We thus have in our model of equilibrium growth a constant money price of consumption goods and full employment of labour and land. Presumably we also need some similar assumption to ensure the continuous full employment of the available stock of our third factor, machines. But this is in fact already implied in our monetary assumptions. An entrepreneur will wish to employ another machine if the interest which he will have to pay on the employment of an additional machine is sufficiently below the profit which he can hope to earn on an additional machine. If in any given circumstances the rate of interest is set too high by the monetary authorities, entrepreneurs will have little or no incentive to invest in more machinery; and expenditure on investment in new machines will be zero or very low so that a deflation of money incomes and of the money price of consumption goods will not be avoided. On the other hand if the rate of interest is set too low by the monetary authorities, entrepreneurs will have an incentive not only to employ all the existing stock of machnies, but also to add to their stock of machines at a very high rate; but this will involve an excessive level of expenditure on investment in new machines so that an inflation of the price of the consumption good would not be avoided. In other words if we assume that the money wage per worker and the money rent per acre are always at the level required to ensure full employment of labour and land and if we further assume that the rate of interest is set at a level which ensures that the flow of money expenditure on investment in new machines is sufficient to prevent any rise or fall in the money price of consumption goods, we are in effect also assuming that the existing stock of machines is fully employed.
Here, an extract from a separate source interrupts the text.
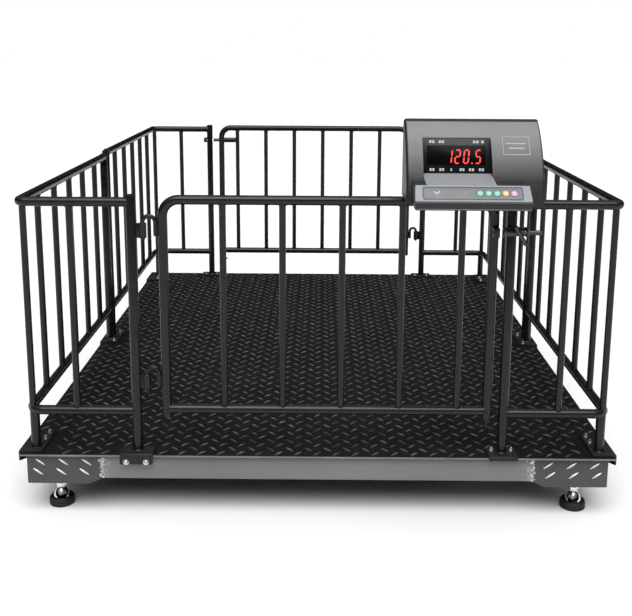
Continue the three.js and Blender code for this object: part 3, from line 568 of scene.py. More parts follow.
GREEN = moulded("button_green", (0.16, 0.54, 0.38, 1.0), 0.34, 1600.0, 0.06, 0.08)
ORANGE = moulded("button_orange", (0.80, 0.40, 0.19, 1.0), 0.34, 1600.0, 0.06, 0.08)
VIOLET = moulded("button_violet", (0.60, 0.34, 0.52, 1.0), 0.34, 1600.0, 0.06, 0.08)
NAMEPLATE = moulded("nameplate_grey", rgb(0.42), 0.42, 1800.0, 0.08)
FAINT = moulded("keypad_faint", rgb(0.20), 0.4, 1600.0, 0.05)
BOARD = moulded("circuit_green", (0.02, 0.13, 0.05, 1.0), 0.35, 300.0, 0.3, 0.3)
BATTERY = moulded("battery_case", (0.03, 0.032, 0.04, 1.0), 0.4, 900.0, 0.1)


# ------------------------------------------------------------------ deck and under-frame
TREAD_PITCH = 39 * MM
TREAD_LENGTH = 26 * MM
TREAD_WIDTH = 6.6 * MM
TREAD_HEIGHT = 2.0 * MM
BAR_STATIONS = 5
BAR_SUNK = -0.3 * MM
BOX_ROW, BOX_ROW_PITCH, BOX_COLUMN, BOX_COLUMN_PITCH, BOX_ROW_SHIFT = [v * MM for v in (14, 21, 27, 47, 5)]
BOX_BAR = (25 * MM, 4.4 * MM, 1.7 * MM)
FLANK_BAR = (23 * MM, 5.2 * MM, 1.7 * MM)
SEAM_LUMPS, SEAM_SPATTER = 15, 34
THREAD_PITCH = 1.75 * MM
DRILLED_R = 6.2 * MM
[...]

If we are assuming that, no matter what the amount of land may be or how quickly the population is growing or the stock of machines is accumulated, there is always full employment of all available land, labour, and machinery, we are, of course, assuming that the production functions are such that one can in fact substitute one factor for another. It is possible in any given state of technical knowledge to produce our consumption good or our capital good by a more labour-intensive method (if labour is cheap and plentiful), by a more land-intensive method (if land is cheap and plentiful), or by a more machinery-intensive method (if machines are plentiful and cheap to hire)¹.

This is in fact a very realistic assumption. Different techniques are in fact used according to the price of the factors of production. But in the case of the substitutability between machines on the one hand and land and labour on the other hand we shall start by making an additional and very unrealistic assumption. In fact a machine is designed and built for a certain technique of production —a simple hand-loom if the hire of labour is very cheap and that of machinery is very expensive, but an elaborate automatic loom if the hire of labour is very expensive and that of machinery is very cheap. But once a particular machine is designed and built there are in fact often very narrow limits to the degree to which the amount of labour can be varied with that particular machine. In other words, in reality, machinery of a given cost can in the long run be designed in a form to be used with a large, or in a form to be used with a small, amount of labour; but in the short run it is not possible greatly to alter the amount of labour which can profitably be employed to operate a given machine.

We shall, however, start with the unreal but simple assumption that all machines are alike (they are simply a ton of steel) and that the ratio of labour to machinery (i.e. of workers to tons of steel in stock) can be varied with equal ease in the short run as in the long run. We may call this the assumption of perfect malleability of machinery; for it is exactly as if a certain tonnage of steel which had been constructed into a machine of a given sort (i.e. suitable to produce one of our two products with the techniques expected to be the most appropriate for the state of technical knowledge and for the relative cost of the different factors of production) could at a moment's notice and without cost be remoulded into another form of machine suitable to produce whatever had turned out to be the most profitable product by whatever had turned out to be the most profitable technique. In fact, much the same sort of result would follow from the assumption of perfect foresight, even if we did not assume that the capital good, once it had been installed in a particular form, could be readily remoulded into another form. In fact, what we are concerned with in this book is primarily to see how the economy would grow in equilibrium, i.e. in conditions in which inter alia the capital good has in all cases been wisely installed in its most appropriate forms for all the purposes for which it is being used.

Another assumption which we shall make at first is that the production function for a unit of the consumption good is at every moment of time the same as the production function for a unit of the capital good. This we may call the assumption of perfect substitutability in production between capital goods and consumption goods. The effect of this assumption is that, whatever may happen to technical knowledge, the cost-price of a machine is the same as the cost-price of a consumption good. In effect, this is equivalent to the assumption that in our economy only one commodity is produced which may be used either for final consumption or for additions to the stock of instruments of production. The economy produces cows which may be eaten as meat or used as instruments of production to produce more cows¹.

We shall not assume that machines last for ever; but we shall assume at first a rather unrealistic form of depreciation of machinery, namely that of any given stock of machines, no matter how old or how new they are, a certain percentage collapses or disappears each year. Thus each year ten per cent, for example, of the existing stock of machines (measured in tons of steel) would need to be replaced, regardless of the time for which the existing machines had already been used. This we shall call the assumption of depreciation by evaporation. It has two simplifying effects in our model: in the first place, the value of the capital stock of machinery in our system is always equal to the amount of machinery in existence (e.g. the tonnage of steel in stock) multiplied by the cost price of a new machine (e.g. a newly produced ton of steel), an old ton of steel being just as valuable as a new ton of steel since of each the same proportion (e.g. ten per cent) will evaporate in any year; and, second, expenditure needed for the replacement of machinery will always be equal to the depreciation allowance which must be made in respect of the existing machinery —in the above example both being equal to ten per cent of the value of the capital stock of machinery.

At a later stage we shall discuss the effects on our system of modifying these three last assumptions (namely those of the perfect malleability of machinery, of perfect substitutability in production between capital goods and consumption goods, and of depreciation by evaporation); but we will start by setting our model to work on all these extreme simplifying assumptions.